Common risks include:
- Fake property listings
- Misrepresented property titles
- Unregistered agents
- Inflated property valuations
Title disputes can be particularly damaging. In certain countries, land registry systems are less transparent, increasing the risk of ownership conflicts.
Working with reputable legal professionals and conducting thorough due diligence is non-negotiable.
Cultural and Communication Barriers
Property management is not purely financial—it is also cultural.
Expectations around communication, maintenance timelines, and tenant relations vary significantly across cultures.
What one country considers a reasonable repair timeline may feel extremely slow to someone accustomed to faster service standards.
Language barriers can also create misunderstandings between owners, managers, and tenants.
These small frictions can accumulate over time, complicating decision-making and slowing problem resolution.
Political and Economic Instability
Real estate is inherently tied to local conditions.
Political instability, sudden regulatory changes, or economic downturns can affect property values, rental demand, and ownership rights.
Examples of potential disruptions include:
- New property taxes targeting foreign owners
- Rent control policies
- Restrictions on transferring funds abroad
- Currency controls
While such events are unpredictable, they are not uncommon in emerging markets.
International investors must therefore consider political risk alongside traditional investment metrics.
Strategies to Reduce Property Management Risk
Despite these challenges, many investors successfully manage property abroad by adopting disciplined systems.
Some key strategies include:
Build a Local Professional Network
A reliable team can dramatically reduce risk. This often includes:
- A local property manager
- A real estate attorney
- An accountant familiar with foreign ownership rules
- Independent inspectors
Multiple perspectives reduce reliance on any single intermediary.
Conduct Independent Property Inspections
Do not rely solely on reports from the property manager. Independent inspections,especially during the first year of ownership can reveal discrepancies early.
Some investors also schedule periodic visits to maintain personal oversight.
Choose Stable Markets
Countries with transparent legal systems, reliable property registries, and predictable regulations tend to produce fewer unpleasant surprises.
Lower yields in these markets are often compensated by greater stability.
Keep Financial Buffers
Unexpected repairs, legal disputes, and temporary vacancies are inevitable.
Maintaining a reserve fund specifically for overseas property expenses prevents small issues from becoming financial stress points.
Start Small
First-time international investors often benefit from starting with a single property rather than building a large portfolio immediately.

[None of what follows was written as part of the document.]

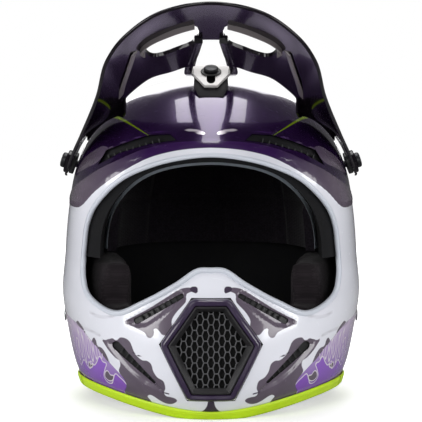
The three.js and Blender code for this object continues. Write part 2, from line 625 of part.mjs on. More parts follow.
// A D-shaped ring of round wire: a straight bar at the left, a round bow at the right.
function dRing(height) {
	const { left, right, halfWidth, bar } = RING;
	const shoulder = lerp(left, right, 0.2);
	const bow = [];
	for (let i = 0; i <= 8; i++) {
		const angle = (-76 + 19 * i) * DEGREE;
		const reach = (right - shoulder) * Math.cos(angle) ** 0.3;
		bow.push(point(shoulder + reach, RIVET.y + Math.sin(angle) * halfWidth, height));
	}
	const corners = [point(left + 1.2, RIVET.y - halfWidth, height), ...bow, point(left + 1.2, RIVET.y + halfWidth, height),
		point(left, RIVET.y + halfWidth - 1.4, height), point(left, RIVET.y, height), point(left, RIVET.y - halfWidth + 1.4, height)];
	const path = new THREE.CatmullRomCurve3(corners, true, 'centripetal');
	const sections = path.getPoints(32).slice(0, -1).map((p, i) => {
		const t = path.getTangent(i / 32);
		const side = point(t.y, -t.x, 0).normalize();
		return Array.from({ length: 6 }, (_, k) => p.clone()
			.addScaledVector(side, Math.cos(k * TURN / 6) * bar)
			.addScaledVector(point(0, 0, 1), Math.sin(k * TURN / 6) * bar));
	});
	return solidOf(new LoftGeometry([...sections, sections[0]]));
}

function makeRings() {
	add('d_ring_lower', dRing(RING.lower), 'steel');
	add('d_ring_upper', dRing(RING.upper), 'steel');
}

makeShell();
makePortBead();
makeTrims();
makeVentInserts();
makeChinVent();
makeLiners();
makeCheekPads();
makeVisor();
makeVisorFixings();
makeStraps();
makeRings();

export default helmet;
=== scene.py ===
"""A motocross helmet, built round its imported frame.

Sizes are in millimetres in the maker's own frame: +X is the wearer's left, the face looks along -Y
and Z is up from the shelf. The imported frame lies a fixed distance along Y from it.
"""

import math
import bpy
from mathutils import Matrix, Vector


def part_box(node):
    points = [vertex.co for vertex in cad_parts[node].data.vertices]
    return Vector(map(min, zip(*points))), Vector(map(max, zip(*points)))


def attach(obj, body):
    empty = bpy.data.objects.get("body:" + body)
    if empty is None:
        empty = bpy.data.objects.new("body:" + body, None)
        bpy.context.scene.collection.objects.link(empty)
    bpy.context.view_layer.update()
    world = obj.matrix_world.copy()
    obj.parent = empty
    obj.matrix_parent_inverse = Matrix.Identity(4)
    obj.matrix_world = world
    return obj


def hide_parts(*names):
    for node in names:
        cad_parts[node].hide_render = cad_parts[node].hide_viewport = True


bl_info = {
    "name": "Motocross Helmet",
    "version": (1, 0, 0),
    "blender": (4, 5, 0),
    "location": "View3D > Sidebar > Helmet",
    "description": "Painted shell, tilting visor, framed chin vent, padded liner and D-ring strap",
    "category": "Add Mesh",
}

from functools import lru_cache

import bmesh
import bpy
import numpy as np
from bpy.props import FloatProperty, FloatVectorProperty, IntProperty, PointerProperty
from mathutils import Matrix, Vector
from mathutils.bvhtree import BVHTree

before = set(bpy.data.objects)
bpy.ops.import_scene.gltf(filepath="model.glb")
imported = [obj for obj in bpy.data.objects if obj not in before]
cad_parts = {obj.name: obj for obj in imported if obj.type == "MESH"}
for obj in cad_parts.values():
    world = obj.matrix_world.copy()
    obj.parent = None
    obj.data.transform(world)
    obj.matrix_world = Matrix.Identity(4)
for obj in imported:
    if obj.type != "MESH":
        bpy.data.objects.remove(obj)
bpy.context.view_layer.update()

# ---------------------------------------------------------------- driving dimensions

MM = 0.001
RIVET = {"y": 5, "z": 66}
rivet_low, rivet_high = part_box("strap_rivet_left")
SHIFT = (rivet_low.y + rivet_high.y) / 2 / MM - RIVET["y"]
TO_PART = Matrix.Scale(MM, 4) @ Matrix.Translation((0, SHIFT, 0))
WELD = 0.002
MM_PER_DEGREE = 2.5  # paint outlines run round the shell by angle, at this many millimetres a degree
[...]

This allows time to understand local systems before committing additional capital.
A Strategic Perspective
International real estate can be a powerful component of a global lifestyle strategy. For many men seeking greater independence, property abroad represents more than a financial investmentit provides geographic flexibility and a foothold in new environments.
However, ownership across borders requires a higher level of discipline than domestic real estate. The risks are real, but they are manageable with preparation, careful market selection, and trustworthy local partnerships.
In the end, successful overseas property ownership is less about chasing the highest yield and more about building resilient systems that protect the asset over time.
For globally minded investors, the question is not whether property abroad is worth pursuing—but whether they are prepared to manage it with the seriousness it demands.